The figures here exemplify how a visual illusion can be analyzed. Why does the central square, always the same, appear different when the surroundings are varied?

Striking changes occur when the lateral squares start in contact with the central one, and then a small misalignment or gap between them produces a completely different appearance. When there is no gap or misalignment, a cross is seen, composed of one strip transparent over the other: Two superimposed colors are seen in the grey square at the same time and in the same direction of sight, one in front and the other behind and through the first.
The two colors seen in the central grey square depend on the colors of the two adjacent squares. Already Helmholtz [1] tried to explain why those specific two colors were seen: it depended on the knowledge of the laws governing additive color mixtures, which, in the case of complementary colors, give an achromatic result. Therefore the colors of the adjacent squares are perceived in the central grey because their fusion precisely gives rise to that particular grey. Hering gave a radically different explanation involving no cognitive activity, but only physiological interactions. The two adjacent colors induce their complements in the grey area, so both the colors are visible in that grey square, although in different parts. Nevertheless those two weak colors can spread inside the square and completely characterize it, as only the sides can limit their spreading. Accordingly the central square appears transparent because in it both the colors of the back strip and of the front one are simultaneously perceivable (this would ultimately be the basic definition of transparency/translucency).
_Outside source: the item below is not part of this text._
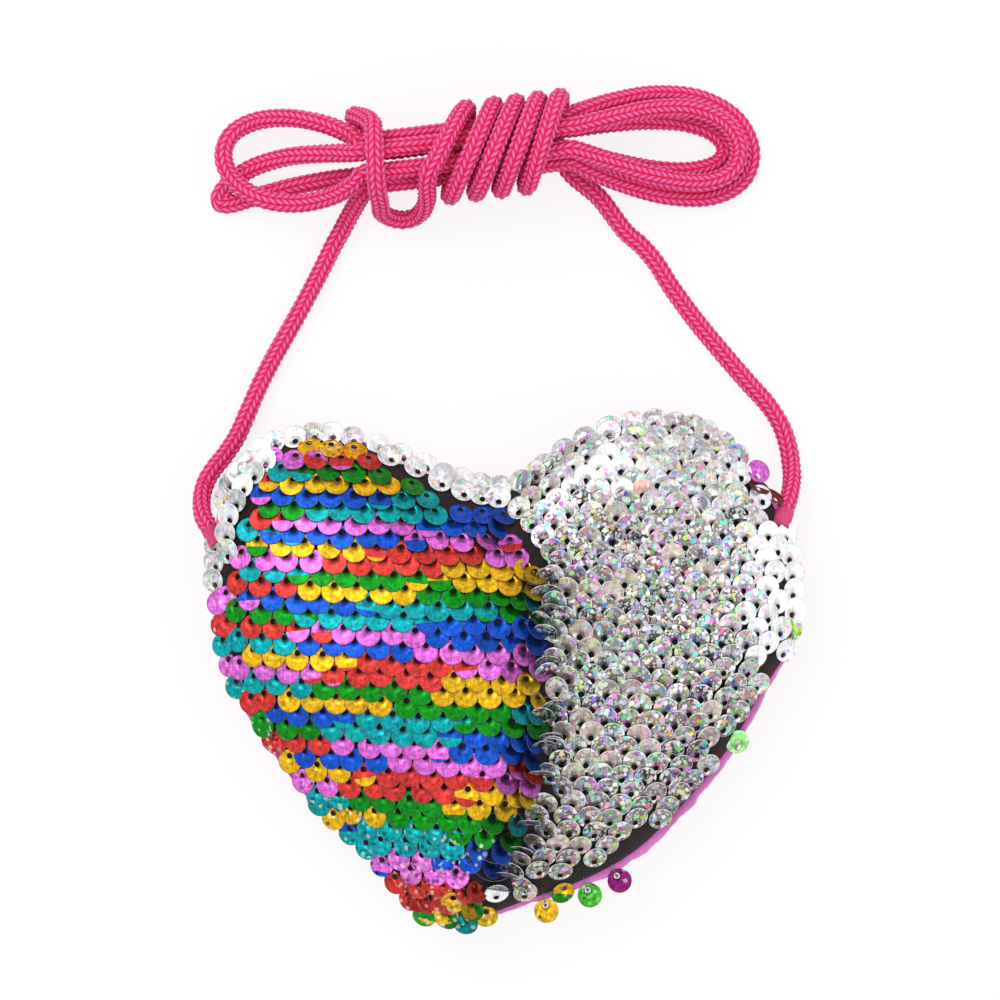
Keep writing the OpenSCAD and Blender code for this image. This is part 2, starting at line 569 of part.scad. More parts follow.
// A disc whose hole is at the origin. hang is -1 where it hangs down from its hole and 1 where it is turned up
module sequin(s, hang) {
    n = normal(s[0], s[1]);
    up = unit([0, 1, 0] - n[1] * n);
    face = unit(n - hang * tan(sequin_tilt) * up);
    v = unit([0, 1, 0] - face[1] * face);
    u = cross(v, face);
    at = [s[0], s[1], front_at(s[0], s[1])] + sequin_lift * n;
    multmatrix([[u[0], v[0], face[0], at[0]], [u[1], v[1], face[1], at[1]], [u[2], v[2], face[2], at[2]],
                [0, 0, 0, 1]])
        linear_extrude(sequin_t, center = true) difference() {
            translate([0, hang * hole_offset]) circle(d = sequin_d, $fn = smooth_sides);
            circle(d = sequin_hole_d, $fn = smooth_sides);
        }
}
// The colours run through six hues along a row, rising in even rows and falling in odd ones
hues = 6;
function zone(s) = 3 * (s[0] / heart_w + 0.5);
function hue(s) = let (h = (s[2] % 2 == 0 ? 4.7 - zone(s) : 1.3 + zone(s)) + 0.75 * s[2])
    round(h - hues * floor(h / hues)) % hues;
module hue_sequins(k) for (s = coloured_sequins) if (hue(s) == k) sequin(s, -1);
module sequins_red() color([0.8, 0.2, 0.2]) hue_sequins(0);
module sequins_gold() color([0.9, 0.72, 0.15]) hue_sequins(1);
module sequins_green() color([0.1, 0.6, 0.2]) hue_sequins(2);
module sequins_teal() color([0, 0.65, 0.67]) hue_sequins(3);
module sequins_blue() color([0.15, 0.38, 0.8]) hue_sequins(4);
module sequins_orchid() color([0.8, 0.4, 0.8]) hue_sequins(5);
module sequins_silver_upper() color([0.8, 0.79, 0.78]) for (s = silver_sequins) if (s[1] > 0) sequin(s, 1);
module sequins_silver_lower() color([0.8, 0.79, 0.78]) for (s = silver_sequins) if (s[1] <= 0) sequin(s, 1);
module sequins_turned_band() color([0.84, 0.83, 0.82]) for (s = band_sequins) sequin(s, 1);

// Loose sequins swing on knotted threads at the lower right edge, at these angles from the heart's middle
loose_angles = [-69, -61, -80];
function knot(angle) = let (r = rim(angle) + loose_out) [r * cos(angle), r * sin(angle), seam_h + loose_lift];
// Each thread comes out of the front at the last ring of facets before the edge
function thread_root(angle) = let (share = front_shares[front_rings - 2], r = share * (rim(angle) - front_step))
    [r * cos(angle), r * sin(angle), front_height(share, 0)];
module loose_threads() color([0.85, 0.85, 0.88])
    for (angle = loose_angles) {
        way = thread_root(angle) - knot(angle);
        translate(knot(angle)) sphere(d = knot_d, $fn = smooth_sides);
        along(knot(angle), way)
            cylinder(d = thread_d, h = norm(way) - thread_gap - thread_d / 2, $fn = smooth_sides);
    }
module loose_sequin(angle)
    translate(knot(angle)) rotate([0, 0, angle - 90])
        linear_extrude(sequin_t, center = true) difference() {
            translate([0, hole_offset]) circle(d = sequin_d, $fn = smooth_sides);
            circle(d = sequin_hole_d, $fn = smooth_sides);
        }
module loose_sequin_green() color([0.2, 0.7, 0.3]) loose_sequin(loose_angles[0]);
module loose_sequin_purple() color([0.6, 0.3, 0.8]) loose_sequin(loose_angles[1]);
module loose_sequin_gold() color([0.9, 0.75, 0.2]) loose_sequin(loose_angles[2]);

front_panel();
front_foam();
front_lining();
back_panel();
back_foam();
back_lining();
seam_binding();
zip_welt();
zip_tape_upper();
zip_tape_lower();
zip_teeth_upper();
zip_teeth_lower();
zip_bottom_stop();
zip_top_stops();
zip_end_tabs();
zip_slider();
zip_pull();
strap_end_left();
strap_end_right();
strap_left();
strap_hank();
strap_right();
sequins_red();
sequins_gold();
sequins_green();
sequins_teal();
sequins_blue();
sequins_orchid();
sequins_silver_upper();
sequins_silver_lower();
sequins_turned_band();
loose_threads();
loose_sequin_green();
loose_sequin_purple();
loose_sequin_gold();
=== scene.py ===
"""The looks of the heart shaped purse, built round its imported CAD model. Lengths are in mm."""
import math

import bmesh
import bpy
import numpy as np
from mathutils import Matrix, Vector


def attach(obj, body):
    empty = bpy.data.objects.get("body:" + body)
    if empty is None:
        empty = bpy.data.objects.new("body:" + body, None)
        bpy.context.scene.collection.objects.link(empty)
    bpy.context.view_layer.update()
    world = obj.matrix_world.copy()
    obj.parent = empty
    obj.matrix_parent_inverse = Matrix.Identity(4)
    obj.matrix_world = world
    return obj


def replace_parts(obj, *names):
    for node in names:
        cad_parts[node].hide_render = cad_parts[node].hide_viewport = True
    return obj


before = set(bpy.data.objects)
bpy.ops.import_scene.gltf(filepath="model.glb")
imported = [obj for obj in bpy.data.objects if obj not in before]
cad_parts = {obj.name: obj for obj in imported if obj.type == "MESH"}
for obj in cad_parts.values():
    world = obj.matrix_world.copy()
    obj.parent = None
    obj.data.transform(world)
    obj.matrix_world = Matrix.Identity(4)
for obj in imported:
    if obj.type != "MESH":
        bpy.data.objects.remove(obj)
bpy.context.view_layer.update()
scene = bpy.context.scene
rng = np.random.default_rng(7)
MM = 0.001
UP = np.array([0, 0, 1.0])


def link(name, data):
    """A new object in the scene."""
    piece = bpy.data.objects.new(name, data)
    scene.collection.objects.link(piece)
    return piece


# Camera: straight above, as in the photograph, with its view in metres
VIEW_W, VIEW_AT, VIEW_Z = 0.210, (-0.00095, 0.0364), 0.012
CAMERA_UP, SENSOR = 1.3, 36
camera = link("camera", bpy.data.cameras.new("camera"))
camera.location = (*VIEW_AT, CAMERA_UP)
camera.data.sensor_width = SENSOR
camera.data.lens = SENSOR * (CAMERA_UP - VIEW_Z) / VIEW_W
camera.data.clip_end = 20
scene.camera = camera
scene.view_settings.view_transform = "Standard"


# Helpers for colours, meshes and materials
def linear(rgb):
    """An 8 bit colour as it is seen, as the linear colour that the shader takes."""
    return tuple(c / 12.92 if c <= 0.04045 else ((c + 0.055) / 1.055) ** 2.4 for c in (v / 255 for v in rgb))


def make_object(name, shape, look, body="purse", attributes=None):
    """A mesh piece from points and faces. attributes holds name: values, one a point or corner."""
    verts, faces = shape
    mesh = bpy.data.meshes.new(name)
    mesh.from_pydata([tuple(p) for p in (np.asarray(verts, float) * MM).tolist()], [], faces)
    mesh.update()
    mesh.polygons.foreach_set("use_smooth", [True] * len(mesh.polygons))
    for key, values in (attributes or {}).items():
        domain = "POINT" if len(values) == len(mesh.vertices) else "CORNER"
        if values.ndim == 1:
            mesh.attributes.new(key, "FLOAT", domain).data.foreach_set("value", values)
        else:
            values = np.concatenate([values, np.ones((len(values), 1))], axis=1)
            mesh.attributes.new(key, "FLOAT_COLOR", domain).data.foreach_set("color", values.ravel())
    mesh.materials.append(look.owner)
    piece = link(name, mesh)
    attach(piece, body)
    return piece


class Nodes:
    """A short way to write the node tree of a material or a world."""

    def __init__(self, name, world=False, **values):
        self.owner = (bpy.data.worlds if world else bpy.data.materials).new(name)
        self.owner.use_nodes = True
        self.tree = self.owner.node_tree
        self.shader = self.tree.nodes["Background" if world else "Principled BSDF"]
        self.shift = None
        self.set(**values)

    def set(self, **values):
        """Inputs of the shader, with _ for each space."""
        self.wire(self.shader, {key.replace("_", " "): value for key, value in values.items()})

    def wire(self, node, inputs):
        """Inputs by name or number: a socket is linked, and a colour gets its alpha."""
        for key, value in inputs.items():
            socket = node.inputs[key]
            if isinstance(value, bpy.types.NodeSocket):
                self.tree.links.new(value, socket)
            else:
                socket.default_value = (*value, 1) if socket.type == "RGBA" else value

    def node(self, kind, inputs=None, **properties):
        node = self.tree.nodes.new("ShaderNode" + kind)
        for key, value in properties.items():
            setattr(node, key, value)
        self.wire(node, inputs or {})
        return node

    def attribute(self, name, output="Fac"):
        return self.node("Attribute", attribute_name=name).outputs[output]

    def place(self, stretch=(1, 1, 1)):
        """Where a point lies, moved for each disc by the attribute that shift names."""
        at = self.node("TexCoord").outputs["Object"]
        if self.shift:
            inputs = {0: at, 1: self.attribute(self.shift, "Vector")}
            at = self.node("VectorMath", inputs, operation="ADD").outputs[0]
        if stretch == (1, 1, 1):
            return at
        return self.node("Mapping", {"Vector": at, "Scale": stretch}).outputs["Vector"]

    def noise(self, scale, detail=2.0, rough=0.5, stretch=(1, 1, 1)):
        inputs = {"Vector": self.place(stretch), "Scale": scale, "Detail": detail, "Roughness": rough}
        return self.node("TexNoise", inputs).outputs["Fac"]

    def wave(self, scale, direction="X", inputs=None):
        inputs = {"Vector": self.place(), "Scale": scale, **(inputs or {})}
        return self.node("TexWave", inputs, bands_direction=direction).outputs["Fac"]

    def cells(self, scale, feature="F1", random=1.0):
        return self.node("TexVoronoi", {"Vector": self.place(), "Scale": scale, "Randomness": random},
                         feature=feature).outputs

    def spread(self, value, low, high, to_low=0.0, to_high=1.0):
        inputs = {"Value": value, "From Min": low, "From Max": high, "To Min": to_low, "To Max": to_high}
        return self.node("MapRange", inputs, clamp=True).outputs["Result"]

    def math(self, operation, a, b=0.0):
        return self.node("Math", {0: a, 1: b}, operation=operation).outputs[0]

    def times(self, a, b):
        return self.math("MULTIPLY", a, b)

    def plus(self, a, b):
        return self.math("ADD", a, b)

    def mix(self, factor, a, b, how="MIX"):
        return self.node("Mix", {0: factor, 6: a, 7: b}, data_type="RGBA", blend_type=how).outputs[2]

    def paint(self, factor, a, b):
        self.set(Base_Color=self.mix(factor, a, b))

    def shade(self, colour, value):
        grey = self.node("CombineColor", {0: value, 1: value, 2: value}).outputs["Color"]
        return self.mix(1.0, colour, grey, "MULTIPLY")

    def hsv(self, hue, saturation, value):
        return self.node("CombineColor", {0: hue, 1: saturation, 2: value}, mode="HSV").outputs["Color"]

    def parts(self, colour):
        return self.node("SeparateColor", {"Color": colour}).outputs

    def bump(self, height, strength, distance, edge=0.0):
        """A bump, on top of edges that look rounded where edge gives their radius."""
        inputs = {"Height": height, "Strength": strength, "Distance": distance * MM}
        if edge:
            inputs["Normal"] = self.node("Bevel", {"Radius": edge * MM}, samples=4).outputs["Normal"]
        self.set(Normal=self.node("Bump", inputs).outputs["Normal"])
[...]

Although cognitive science still follows Helmholtz, the current understanding of the colored transparency (or translucency) effect does not resort to higher level "knowledge," but rather to physiological processes (based on cone excitation ratios [2], physical principles (based on Kubelka-Munk rules [3]; or on spectral filtration [4]), psycho-physical models (based on color convergence [5], [6]), phenomenological models (based on color similarity [7], [8], X junctions [9],[10]).

Even today we do not share a unique explanation of why the central grey square appears so different in different situations, so most people still speak of perceived translucency as an illusion, implicitly assuming that when a good explanation is achieved no illusion will exist anymore. A reasonable objection would be that, even when we reach a convincing explanation, still we would remain amused in seeing that the same grey square appears so different in different contextual conditions; the illusory aspect would remain intact, despite the scientific explanation.

[1] Helmholtz H. von, 1866 Handbuch der Physiologischen Optik, Leipzig: Voss
[2] Ripamonti C., Westland S., da Pos O. 2004 Conditions for perceptual transparency. Journal of Electronic Imaging. 13, pp. 29-35
[3] Brill M. H. 1976 Physical foundation of the perception of achromatic translucency. MIT Research Laboratory of Electronics Progress Reports No. 117 January, pp. 315-320
[4] Beck J. 1978 Additive and subtractive color mixture in color transparency, Perception & Psychophysics, 23, 256 - 267.
[5] Metelli F. 1974, The Perception of Transparency, Scientific American, 230, (16), pp. 90-96
[6] Chen, V. J., & D’Zmura, M. 1998 Test of a convergence model for color transparency perception. Perception, 27, 595-608.
[7] Hering E., Über die Theorie des simultanen Contrastes von Helmholtz. Vierte Mitteilung. Die subjective "Trennung der Lichtes in zwei complementare Portionen" In: Wissenschafliche Abhandlungen; hrsg. von der Sachsischen Akademie der Wissenschaften zu Leipzig, Leipzig : G. Thieme, n. [57], pp. 1- 11)
[8] Da Pos O. 1989-1991 Trasparenze. Transparency. Icone: Milano
[9] Watanabe T., Cavanagh P. 1993 Transparent surfaces defined by implicit X- junctions. Vision Research 33, 2339-2346
[10] Masin S.C. 2006 Test of models of achromatic transparency. Perception 35(12), 1611-1624.